In PIM-DM (dense mode), the idea is to prune useless paths. Pruning works as follows. When a multicast packet arrives via the ''wrong'' tunnel, a prune packet is sent back through the tunnel telling the sender to stop sending it packets from the source in question. When a packet arrives via the ''right'' tunnel, it is copied to all the other tunnels that have not previously pruned themselves. If all the other tunnels have pruned themselves and there is no interest in the channel within the local island, the mrouter sends a prune message back through the ''right'' channel. In this way, the multicast adapts automatically and only goes where it is wanted.

PIM-SM (spare mode), described in RFC 2362, works differently. The idea here is to prevent saturating the Internet because three people in Berkeley want to hold a conference call over a class D address. PIM-SM works by setting up rendezvous points. Each of the sources in a PIM-SM multicast group send their packets to the rendezvous points. Any site interested in joining up asks one of the rendezvous points to set up a tunnel to it. In this way, all PIM-SM traffic is transported by unicast instead of by multicast. PIM-SM is becoming more popular, and the MBone is migrating toward its use. As PIM-SM becomes more widely used, MOSPF is gradually disappearing. On the other hand, the MBone itself seems to be somewhat stagnant and will probably never catch on in a big way.

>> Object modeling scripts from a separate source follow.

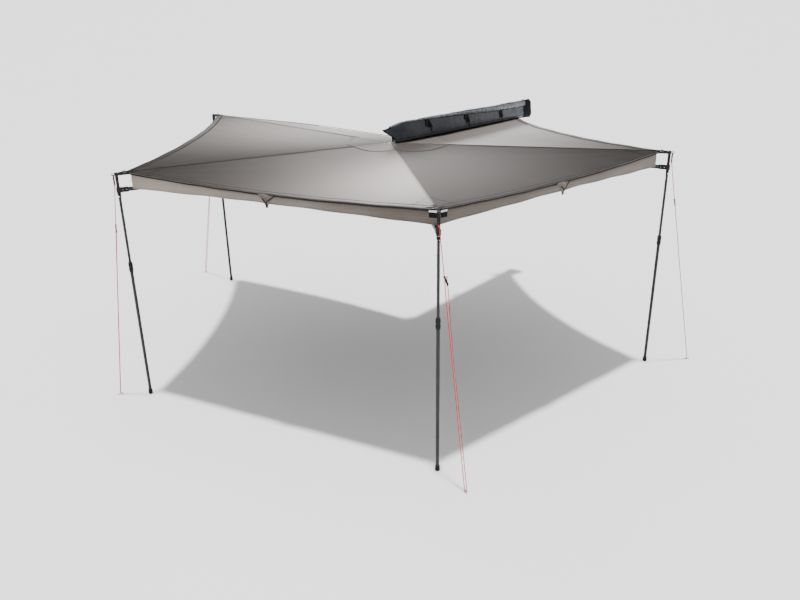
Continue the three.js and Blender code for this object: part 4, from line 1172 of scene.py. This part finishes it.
def bag_bottom(x):
    return mix(APEX_HEIGHT, RAIL_CORNER[2], max(x, 0) / RAIL_CORNER[0]) + BAG_LIFT


def bag_top(x):
    height = BAG_HEIGHT + BAG_END_RISE * bag_swell(x) - BAG_NOSE_DROP * bag_nose(x)
    return bag_bottom(x) + height - BAG_END_DROP * bag_swell(x, BAG_END_DROP_LENGTH)


def bag_section(x):
    """The trough's outline at x, as (y, z) from the top of its back wall to the top of its outer wall."""
    back = RAIL_FRONT + BAG_BACK_INSET
    seat = RAIL_TOP + CONTACT
    outer = -BAG_OUTER - BAG_END_FLARE * bag_swell(x) + BAG_NOSE_TUCK * bag_nose(x)
    low, top, c = bag_bottom(x), bag_top(x), BAG_CORNER
    return [
        (back, seat + BAG_BACK_HEIGHT), (back, seat + c / 2), (back - c / 2, seat),
        (RAIL_FRONT - c / 2, seat), (outer + c, low), (outer + c / 4, low + c / 4),
        (outer, low + c), (outer, (low + top) / 2), (outer, top),
    ]


def curve_through(values, share):
    """A smooth curve through values, at a share of the way along them."""
    last = len(values) - 1
    place = share * last
    k = min(int(place), last - 1)
    t = place - k
    a, b, c, d = (values[min(max(k + i, 0), last)] for i in (-1, 0, 1, 2))
    return 0.5 * (2 * b + (c - a) * t + (2 * a - 5 * b + 4 * c - d) * t**2 + (3 * b - a - 3 * c + d) * t**3)


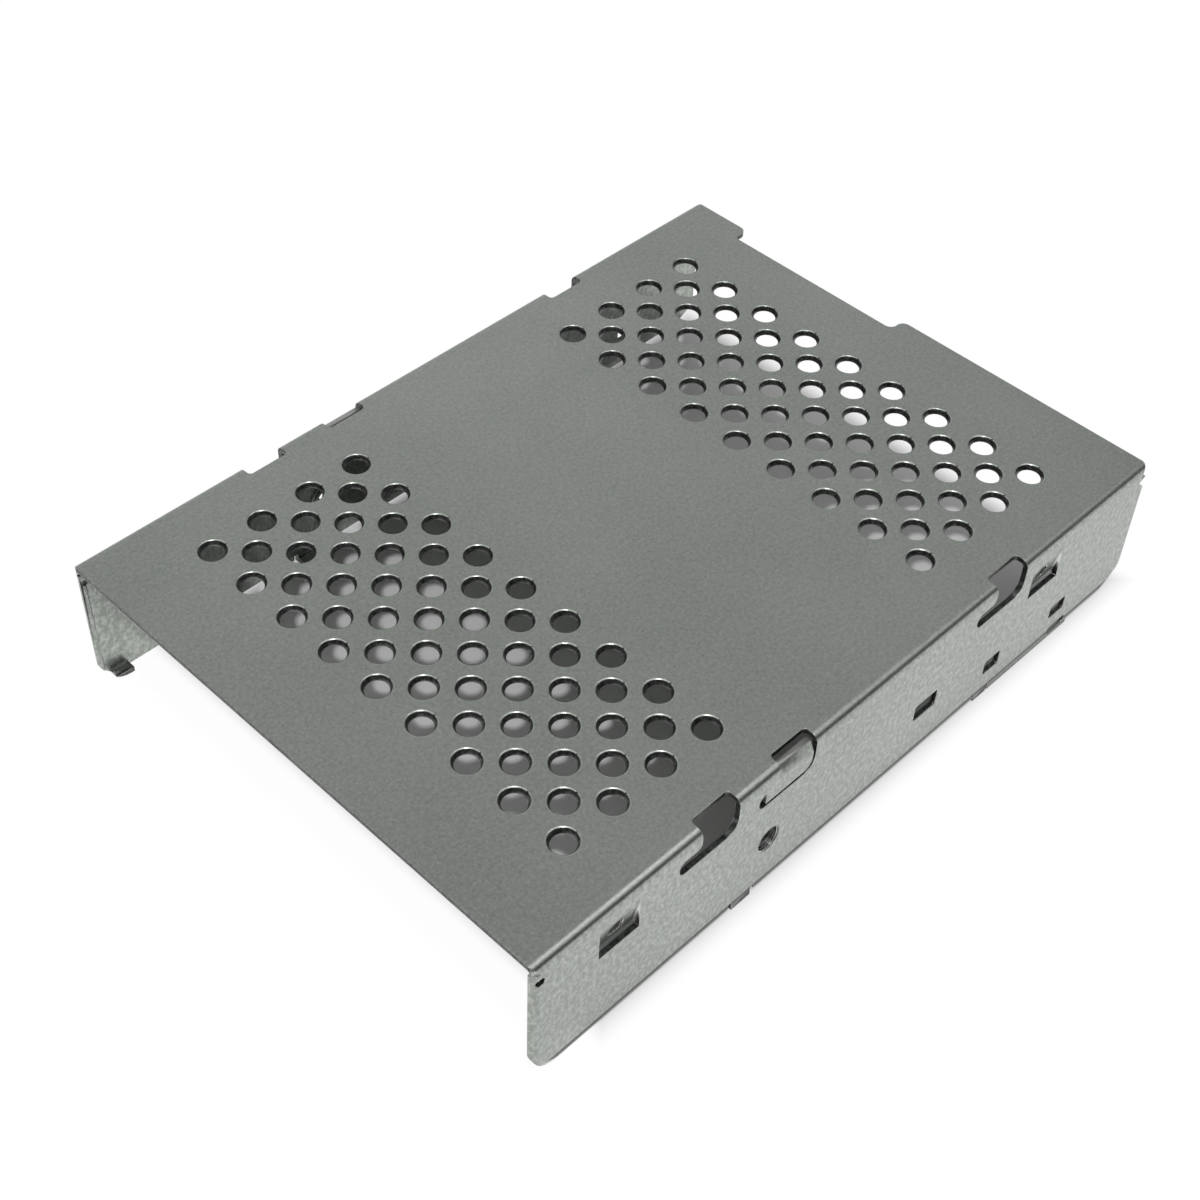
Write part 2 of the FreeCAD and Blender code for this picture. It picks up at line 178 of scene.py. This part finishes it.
def rimHighlightShare(tree):
    # 1 on the burnished rounding of an edge, which takes a pale painted highlight, 0 on the flat
    bevel = addNode(tree, "ShaderNodeBevel", {"samples": sheet["edgeSamples"]}, {
        "Radius": sheet["edgeBreak"] * mm})
    flat = addNode(tree, "ShaderNodeNewGeometry").outputs["True Normal"]
    along = addNode(tree, "ShaderNodeVectorMath", {"operation": "DOT_PRODUCT"}, {
        0: bevel.outputs["Normal"], 1: flat})
    share = addNode(tree, "ShaderNodeMapRange", inputs={
        "Value": along.outputs["Value"], "From Min": cut["rimHighlightTurn"][0],
        "From Max": cut["rimHighlightTurn"][1]})
    return share.outputs["Result"]


def mixColour(tree, share, first, second):
    mix = addNode(tree, "ShaderNodeMix", {"data_type": "RGBA"})
    for key, value in ((0, share), (6, first), (7, second)):
        if isinstance(value, bpy.types.NodeSocket):
            tree.links.new(value, mix.inputs[key])
        else:
            mix.inputs[key].default_value = (*value, 1)
    return mix.outputs[2]


def paintedLowerEdgeShade(tree, place):
    # painted shade: the wall's outer face is painted dark in a line above its lower edge as a painted shadow
    # line, and painted duller below that line as painted shade
    axes = addNode(tree, "ShaderNodeSeparateXYZ", inputs={0: place})
    low, high = (height * mm for height in zinc["paintedShadeLine"])
    soft = zinc["paintedShadeSoftness"] * mm
    above = addNode(tree, "ShaderNodeMapRange", {"interpolation_type": "SMOOTHSTEP"}, {
        "Value": axes.outputs["Z"], "From Min": high - soft, "From Max": high + soft,
        "To Min": zinc["paintedShadeLineTone"], "To Max": 1.0})
    below = addNode(tree, "ShaderNodeMapRange", {"interpolation_type": "SMOOTHSTEP"}, {
        "Value": axes.outputs["Z"], "From Min": low - soft, "From Max": low + soft,
        "To Min": zinc["paintedLowShadeTone"] - zinc["paintedShadeLineTone"], "To Max": 0.0})
    tone = addNode(tree, "ShaderNodeMath", {"operation": "ADD"}, {
        0: above.outputs["Result"], 1: below.outputs["Result"]})
    side = addNode(tree, "ShaderNodeMath", {"operation": "ABSOLUTE"}, {0: axes.outputs["Y"]})
    outer = addNode(tree, "ShaderNodeMath", {"operation": "GREATER_THAN"}, {
        0: side.outputs[0], 1: (sheet["halfWidth"] - 0.05) * mm})
    kept = addNode(tree, "ShaderNodeMix", {"data_type": "FLOAT"}, {
        0: outer.outputs[0], 2: 1.0, 3: tone.outputs[0]})
    return kept.outputs[0]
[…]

Nevertheless, networked multimedia is still an exciting and rapidly moving field, even if the MBone does not become a huge success. New technologies and applications are announced daily. Increasingly, multicasting and quality of service are coming together, as discussed in (Striegel and Manimaran, 2002). Another hot topic is wireless multicast (Gossain et al., 2002). The whole area of multicasting and everything related to it are likely to remain important for years to come.